Executive decision guidance: how to choose the right distribution ERP path
The best distribution ERP is the one that aligns procurement discipline, inventory accuracy, and fulfillment execution with the organization's target operating model. For companies prioritizing standardization, visibility, and lower technical complexity, a unified cloud ERP is often the strongest strategic fit. For organizations with advanced warehouse or planning requirements, a hybrid architecture can be appropriate if integration governance is treated as a core capability rather than an afterthought.
Executives should avoid two common mistakes: selecting based on feature abundance without process fit analysis, and preserving legacy customization without validating its business value. A disciplined platform selection framework should score each option across functional depth, architecture, interoperability, implementation risk, scalability, TCO, and modernization potential. That creates a more reliable basis for procurement decisions than vendor demonstrations alone.

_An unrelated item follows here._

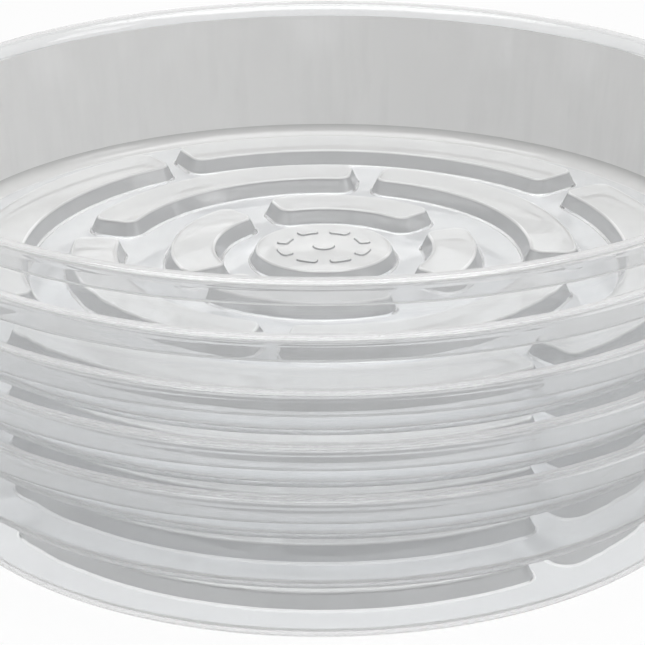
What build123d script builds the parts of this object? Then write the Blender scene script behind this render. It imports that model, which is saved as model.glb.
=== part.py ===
"""A nested stack of clear plastic plant saucers.

Each saucer is one formed sheet: a flat floor, three rings of raised arc ribs
round a raised centre boss, a leaning wall and a turned-down lip. The ribs and
the boss are hollow beneath. A saucer drops into the one below until their
walls wedge, so the walls' lean and the sheet's thickness set the stack's pitch.
Lengths are in millimetres, angles in degrees counted from +X towards +Y, and
the stack stands on z = 0 with its axis on Z.
"""
from build123d import *
import math
import os

# The stack
saucer_count = 5
nest_gap = 0.3

# The sheet and the wall
sheet = 1.2
saucer_height = 44.4
wall_lean = 6.14
base_corner_radius = 5.2

# The lip
lip_width = 5.3
lip_drop = 6.0
lip_bend_radius = 3.0
lip_edge_radius = 2.4

# The floor, from the centre outwards
boss_diameter = 38.6
boss_channel = 7.5
inner_rib_width = 12.2
inner_channel = 11.2
middle_rib_width = 12.8
outer_channel = 9.9
outer_rib_width = 15.0
wall_channel = 9.0

# The ribs' section and the rounding of their ends
rib_height = 4.6
rib_draft = 25.5
rib_corner_radius = 3.4
rib_edge_radius = 0.8

# Widest rounding of a band's corner, as a share of the band's width
widest_corner_share = 0.45
# Widest rounding of a rib's top edge, as a share of the rib's corner radius and of its height
widest_edge_share = 0.4
# Widest rounding of the lip's bend, as a share of the one that would leave its top no flat
widest_bend_share = 0.95

# A ring of short raised bars on the boss
mark_height = 0.6
mark_radius = 12.0
mark_band = 3.2
mark_count = 8
mark_degrees = 27.0
mark_hub_radius = 3.0
mark_corner_radius = 1.0

# Where each rib starts and ends round its ring
inner_rib_spans = [(-36.0, 20.0), (43.0, 112.4), (131.5, 208.8), (222.0, 296.0)]
middle_rib_spans = [(-5.4, 74.2), (82.6, 160.8), (173.4, 254.0), (262.0, 339.0)]
outer_rib_spans = [(-51.5, 32.0), (39.8, 117.5), (123.8, 203.5), (215.5, 302.0)]

# Tools that cut run this far past the face they leave by
overrun = 1.0

# Worked out from the sizes above
rib_top = sheet + rib_height
draft_slope = math.tan(math.radians(rib_draft))
rib_foot_run = rib_height * draft_slope
sheet_across_draft = sheet / math.cos(math.radians(rib_draft))
sheet_across_wall = sheet / math.cos(math.radians(wall_lean))
edge_rounding = min(rib_edge_radius, rib_corner_radius * widest_edge_share, rib_height * widest_edge_share)
bend_tangent = math.tan(math.radians((90 - wall_lean) / 2))
flatless_bend = (lip_width + sheet_across_wall - lip_edge_radius) / bend_tangent - sheet
lip_bend = min(lip_bend_radius, flatless_bend * widest_bend_share)


def stacked_rings():
    """Inner and outer radius of each ring's flat top, from the boss outwards."""
    rings = []
    foot = boss_diameter / 2 + rib_foot_run
    widths = [inner_rib_width, middle_rib_width, outer_rib_width]
    channels = [boss_channel, inner_channel, outer_channel]
    for channel, width in zip(channels, widths):
        inner = foot + channel + rib_foot_run
        rings.append((inner, inner + width))
        foot = inner + width + rib_foot_run
    return rings


ring_radii = stacked_rings()
floor_radius = ring_radii[-1][1] + rib_foot_run + wall_channel
base_radius = floor_radius + base_corner_radius
wall_top_radius = base_radius + saucer_height * math.tan(math.radians(wall_lean))
rim_radius = wall_top_radius + lip_width

# A nested saucer stops at whichever touches first: walls, rib sides or lips
wall_pitch = (sheet + nest_gap) / math.sin(math.radians(wall_lean))
rib_pitch = (sheet + nest_gap) / math.sin(math.radians(rib_draft))
lip_pitch = lip_drop + nest_gap
nest_pitch = max(wall_pitch, rib_pitch, lip_pitch)


def outer_wall_radius(level):
    """Radius of the wall's outer face at a height."""
    return base_radius + level * math.tan(math.radians(wall_lean))


def inner_wall_radius(level):
    """Radius of the wall's inner face at a height."""
    return outer_wall_radius(level) - sheet_across_wall


def shell():
    """Floor, wall and lip: one section of even thickness turned about Z."""
    under = FilletPolyline(
        (0, 0),
        (base_radius, 0),
        (outer_wall_radius(saucer_height - sheet), saucer_height - sheet),
        (rim_radius - sheet, saucer_height - sheet),
        (rim_radius - sheet, saucer_height - lip_drop),
        radius=[base_corner_radius, lip_bend, lip_edge_radius - sheet],
    )
    over = FilletPolyline(
        (0, sheet),
        (inner_wall_radius(sheet), sheet),
        (inner_wall_radius(saucer_height), saucer_height),
        (rim_radius, saucer_height),
        (rim_radius, saucer_height - lip_drop),
        radius=[base_corner_radius - sheet, lip_bend + sheet, lip_edge_radius],
    )
    axis_edge = Line((0, 0), (0, sheet))
    lip_edge = Line((rim_radius - sheet, saucer_height - lip_drop), (rim_radius, saucer_height - lip_drop))
    section = make_face([*under.edges(), *over.edges(), axis_edge.edge(), lip_edge.edge()])
    upright = Plane.XZ * section
    return revolve(upright, Axis.Z)


def polar(radius, degrees):
    """Point on a circle about the axis."""
    return (radius * math.cos(math.radians(degrees)), radius * math.sin(math.radians(degrees)))


def arc_outline(inner, outer, span, corner, grow=0.0):
    """Face of an arc band with radial ends and rounded corners, grown outwards by a distance."""
    start, end = span
    near = inner - grow
    far = outer + grow
    near_turn = math.degrees(math.asin(grow / near))
    far_turn = math.degrees(math.asin(grow / far))
    middle = (start + end) / 2
    corners = [
        polar(near, start - near_turn),
        polar(far, start - far_turn),
        polar(far, end + far_turn),
        polar(near, end + near_turn),
    ]
    edges = [
        Line(corners[0], corners[1]),
        ThreePointArc(corners[1], polar(far, middle), corners[2]),
        Line(corners[2], corners[3]),
        ThreePointArc(corners[3], polar(near, middle), corners[0]),
    ]
    band = make_face([edge.edge() for edge in edges])
    rounding = min(corner + grow, (far - near) * widest_corner_share)
    return fillet(band.vertices(), rounding)


def drafted_rib(ring, span, bottom, top, inset):
    """Rib-shaped solid whose sides lean at the draft, set in from the rib's own sides."""
    inner, outer = ring
    low = arc_outline(inner, outer, span, rib_corner_radius, (rib_top - bottom) * draft_slope - inset)
    high = arc_outline(inner, outer, span, rib_corner_radius, (rib_top - top) * draft_slope - inset)
    return loft([Pos(0, 0, bottom) * low.face(), Pos(0, 0, top) * high.face()], ruled=True)


def drafted_boss(bottom, top, inset):
    """Round boss solid with the ribs' draft, its top one mark lower than the ribs' tops."""
    boss_top = rib_top - mark_height
    low_radius = boss_diameter / 2 + (boss_top - bottom) * draft_slope - inset
    high_radius = boss_diameter / 2 + (boss_top - top) * draft_slope - inset
    cone = Cone(low_radius, high_radius, top - bottom, align=(Align.CENTER, Align.CENTER, Align.MIN))
    return Pos(0, 0, bottom) * cone


def eased(solid):
    """The solid with the edges of its flat top rounded."""
    top_face = solid.faces().sort_by(Axis.Z)[-1]
    return fillet(top_face.edges(), edge_rounding)


def boss_mark():
    """Raised bars in a ring round a raised hub, level with the ribs' tops."""
    base = rib_top - mark_height - sheet / 2
    band = (mark_radius - mark_band / 2, mark_radius + mark_band / 2)
    bars = []
    for index in range(mark_count):
        middle = 360 / mark_count * (index + 1 / 2)
        span = (middle - mark_degrees / 2, middle + mark_degrees / 2)
        outline = arc_outline(band[0], band[1], span, mark_corner_radius)
        bars.append(Pos(0, 0, base) * extrude(outline, rib_top - base))
    hub = Cylinder(mark_hub_radius, rib_top - base, align=(Align.CENTER, Align.CENTER, Align.MIN))
    bars.append(Pos(0, 0, base) * hub)
    return bars


def saucer():
    """One saucer, standing on z = 0."""
    raised = [eased(drafted_boss(sheet / 2, rib_top - mark_height, 0))]
    hollows = [drafted_boss(-overrun, rib_height - mark_height, sheet_across_draft)]
    for ring, spans in zip(ring_radii, [inner_rib_spans, middle_rib_spans, outer_rib_spans]):
        for span in spans:
            raised.append(eased(drafted_rib(ring, span, sheet / 2, rib_top, 0)))
            hollows.append(drafted_rib(ring, span, -overrun, rib_height, sheet_across_draft))
    body = shell() + raised
    body = body - hollows
    body = body + boss_mark()
    return body.solid()


def main():
    """Write each saucer of the stack to its own file, lowest first."""
    os.makedirs("parts", exist_ok=True)
    one = saucer()
    for index in range(saucer_count):
        placed = Pos(0, 0, index * nest_pitch) * one
        name = f"saucer_{index + 1}"
        placed.label = name
        export_step(placed, f"parts/{name}.step")
    print("rim diameter", round(2 * rim_radius, 2), "base diameter", round(2 * base_radius, 2))
    print("nest pitch", round(nest_pitch, 3), "stack height", round(saucer_height + (saucer_count - 1) * nest_pitch, 2))
    print("rings", [(round(inner, 2), round(outer, 2)) for inner, outer in ring_radii])


main()
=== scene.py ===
"""Looks of a nested stack of clear plastic plant saucers.

Every saucer is one closed sheet. Its floor carries three rings of raised arc ribs round a raised boss, and
a leaning wall rises from the floor to a lip that turns outwards and down. Lengths are in metres and angles
in degrees, counted from +X towards +Y. The stack stands on z = 0 with its axis on Z.
"""

import logging
import math
from dataclasses import dataclass, field
from enum import Enum

import bpy
import numpy as np
from mathutils import Matrix, Vector
from mathutils.geometry import tessellate_polygon

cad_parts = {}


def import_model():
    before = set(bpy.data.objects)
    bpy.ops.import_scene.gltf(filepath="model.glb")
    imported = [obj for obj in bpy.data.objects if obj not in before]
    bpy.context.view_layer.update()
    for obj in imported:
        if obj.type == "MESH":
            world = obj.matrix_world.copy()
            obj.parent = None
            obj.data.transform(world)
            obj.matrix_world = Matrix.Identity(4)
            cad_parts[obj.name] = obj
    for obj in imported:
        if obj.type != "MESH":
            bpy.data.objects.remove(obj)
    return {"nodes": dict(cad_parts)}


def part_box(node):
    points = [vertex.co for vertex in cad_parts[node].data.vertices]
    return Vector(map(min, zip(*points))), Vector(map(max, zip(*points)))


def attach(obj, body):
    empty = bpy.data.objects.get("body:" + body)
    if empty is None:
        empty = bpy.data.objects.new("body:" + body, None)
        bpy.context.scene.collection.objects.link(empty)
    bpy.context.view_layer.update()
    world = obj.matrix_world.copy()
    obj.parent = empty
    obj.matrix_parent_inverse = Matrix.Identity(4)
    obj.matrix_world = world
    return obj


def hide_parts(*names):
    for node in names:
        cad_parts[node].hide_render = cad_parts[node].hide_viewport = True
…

- Choose unified SaaS ERP when standardization, shared visibility, and lifecycle simplicity are strategic priorities
- Choose hybrid architecture when specialist execution depth is essential and integration governance is mature
- Delay major transformation if master data, process ownership, and deployment readiness are too weak to support change
- Treat procurement, inventory, and fulfillment as one operating system decision, not three separate module purchases
For SysGenPro clients, the practical objective is not simply to compare distribution ERP features. It is to determine which platform can support enterprise scalability, operational visibility, and modernization without introducing unsustainable cost or governance burden. That is the difference between software selection and strategic technology evaluation.